Putting Down Your Roots: Renewable and Eco-Friendly Ways of Building and Developing Your Community

 Build therefore your own world.  ~ Ralph Waldo Emerson

In previous blogs I talked about baby boomers and the increase in our population immediately following the end of World War II. This escalated expansion period, which I grew up in, was the start of rapid growth demands demanding exorbitance amounts of natural resources to produce a lot of unnecessary stuff. Negative side effects on the environment became part of everyday life. Signs of bellowing smoke stacks, contaminated waterways, suburban sprawl of track home, and highways littered with billboards advertising cigarettes and gambling.

More natural resources also necessary to feed and clothe the growing families. The boom was great for the economy, but a bust for nature.

Millennials are holding off on having children as they wait for better jobs, while many of those who are having families, are trying to create a more stable, eco-friendly environment to raise their children.

The Tiny Home movement is quickly gaining traction, not only for the fiscal benefits, but also because the environmental impact is less than buying (or having built) one of those “McMansion” communities that spring up after acres of land have been cut down.

According to TinyHouseBuild.com, a tiny house uses substantially less wood to build, dramatically consumes less electricity, and creates only 558 pounds of CO2 each year, versus a standard house’s 8,000 pounds. Plus, it takes much less time to clean. Think about all the free time you’ll have to garden, spend with friends, travel, or volunteer your time! A Tiny Home is not for everyone but reducing the carbon foot print of our dwelling is doable for most of us. If you are considering building or buying a home the benefits of “small is beautiful” are tremendous to your bottom line and reducing the effects of climate change.

The average homes nowadays are MORE than double the size they were in the 1950s. And what do we do with all of that space? Put stuff it. Stuff that, when you think about it, we really don’t need. This stuff creates more garbage, more waste rotting up our landfills, polluting our rivers, killing our wildlife.

Developers have the opportunity to design with integrity rather than be a perpetrator. Imagine if all development was focused on ecosystem innovation building resilient communities rather than purely profits. Image if communities had mandates in place that protected the overall health of its people and resources.  Responsible building codes, peaceful parks, community gardens, carbon sequester forests, and green belts for nature. Visualize a community where homeowners get tax credits for energy reduction, planting edible medicinal gardens, dumping less trash, driving less, and bonuses for stimulating a local economy of “green businesses.” Communities that are focused on conservation and responsible agricultural development nourish the people and the land leaving a healthy habitat for humanity and all life. Why not subsidize farmers and businesses that produce sustainable products and services rather than industrial factory farms and large corrupt corporations. How much unnecessary toxic stuff do we NEED?

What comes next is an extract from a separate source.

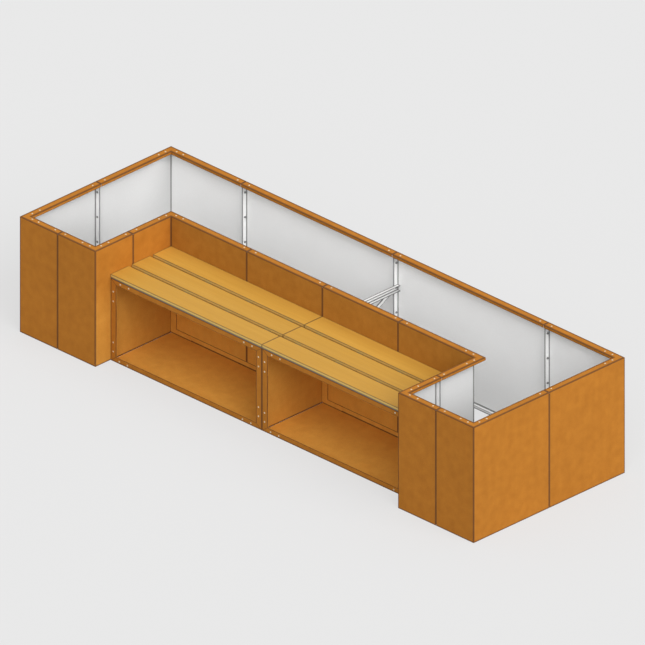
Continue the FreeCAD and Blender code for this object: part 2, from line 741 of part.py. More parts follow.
def check_document():
    """Stop if anything in the document failed or a sub-part's shape is unsound."""
    doc.recompute()
    for item in doc.Objects:
        if "Invalid" in item.State or "Error" in item.State:
            raise RuntimeError("%s failed: %s" % (item.Label, item.State))
    for piece in parts:
        shape = piece.Shape
        if shape.isNull() or not shape.isValid() or not shape.Solids:
            raise RuntimeError("%s has no sound shape" % piece.Label)


def write_parts():
    """Write each sub-part to a file of its own."""
    os.makedirs("parts", exist_ok=True)
    for piece in parts:
        piece.Shape.exportStep(os.path.join("parts", piece.Label + ".step"))
        print(piece.Label, len(piece.Shape.Solids), round(piece.Shape.Volume))


planter_walls()
joint_fasteners()
flange_plates()
tie_channel()
tie_brace()
benches()
check_document()
write_parts()
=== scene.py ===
"""Looks of a street bench set into a long planter of folded sheet steel.

Every length is in metres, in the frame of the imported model: +X along the bench, +Y to the back and
+Z up, with the origin on the ground under the middle of the whole.
"""

import logging
import math
from dataclasses import dataclass
from enum import Enum

import bmesh
import bpy
from mathutils import Matrix, Vector


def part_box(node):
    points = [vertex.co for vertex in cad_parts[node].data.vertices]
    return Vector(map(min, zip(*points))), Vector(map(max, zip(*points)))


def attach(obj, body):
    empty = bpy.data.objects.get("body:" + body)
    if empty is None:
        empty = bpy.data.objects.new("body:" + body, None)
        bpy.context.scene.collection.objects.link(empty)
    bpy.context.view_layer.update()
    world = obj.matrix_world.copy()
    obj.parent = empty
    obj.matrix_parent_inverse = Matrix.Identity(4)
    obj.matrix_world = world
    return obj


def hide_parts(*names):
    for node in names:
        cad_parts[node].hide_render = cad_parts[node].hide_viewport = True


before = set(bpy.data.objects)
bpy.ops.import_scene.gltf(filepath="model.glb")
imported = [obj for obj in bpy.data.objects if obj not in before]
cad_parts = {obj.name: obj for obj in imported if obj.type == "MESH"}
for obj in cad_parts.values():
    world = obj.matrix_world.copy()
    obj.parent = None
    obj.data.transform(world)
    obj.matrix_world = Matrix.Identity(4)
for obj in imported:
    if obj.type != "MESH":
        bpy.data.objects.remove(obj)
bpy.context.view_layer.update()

logging.basicConfig(level=logging.INFO, format="%(message)s")
log = logging.getLogger("bench_with_planter")

BODY = "root"
MM = 0.001

# What a noise texture spans, the way in which patterns are moved, and how sharply a line begins.
NOISE_LOW, NOISE_HIGH = 0.3, 0.7
PATTERN_SHIFT = (1.0, 1.7, 0.6)
LINE_GAIN = 1.6

Colour = tuple[float, float, float]
Point = tuple[float, float, float]
Levels = tuple[float, ...]
Pair = tuple[float, float]
Pairs = list[Pair]
Mesh = bmesh.types.BMesh
Material = bpy.types.Material
Socket = bpy.types.NodeSocket
Number = Socket | float


class Side(Enum):
    """The two mirrored halves of the bench, by the sign of their X."""

    LEFT = -1
    RIGHT = 1

    @property
    def word(self) -> str:
        """The half's name, as the nodes spell it."""
        return self.name.lower()


class Axis(Enum):
    """The axes of the frame, by their place in a vector."""

    X = 0
    Y = 1
    Z = 2


@dataclass(frozen=True)
class Folds:
    """Levels of the flat faces of a sheet; the darker fold line runs where two of them meet."""

    x: Levels = ()
    y: Levels = ()
    z: Levels = ()

    def mirrored(self) -> "Folds":
        """The same folds on the other half of the bench."""
        return Folds(tuple(-level for level in self.x), self.y, self.z)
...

We are in the era of rebuilding confidence in citizens. To be active in civic and business decisions that impact your community is rewarding. Working together to create policies that make changes to how developers build and communities grow is essential to the future. What can you do immediately that would have an impact?  How about something as simple as gardening?

Create a roof top garden, clean an old abandoned lot for a community garden, start an elementary school gardening initiative. Teach children, and the community, the importance of connecting ourselves with the soil, with Mother Nature. Connecting back with nature is essential for the progression and survival of the human race—and the survival of our communities and our families.  Check out this link https://www.sustainablecommunities.gov and see what our government has in store to help make your community more sustainable.

 

 

Big Love,

Soil To Soul Solutions

Founder of Soil to Soul Solutions

 

Go out there and inspire someone today to be

part of the solution and not the pollution.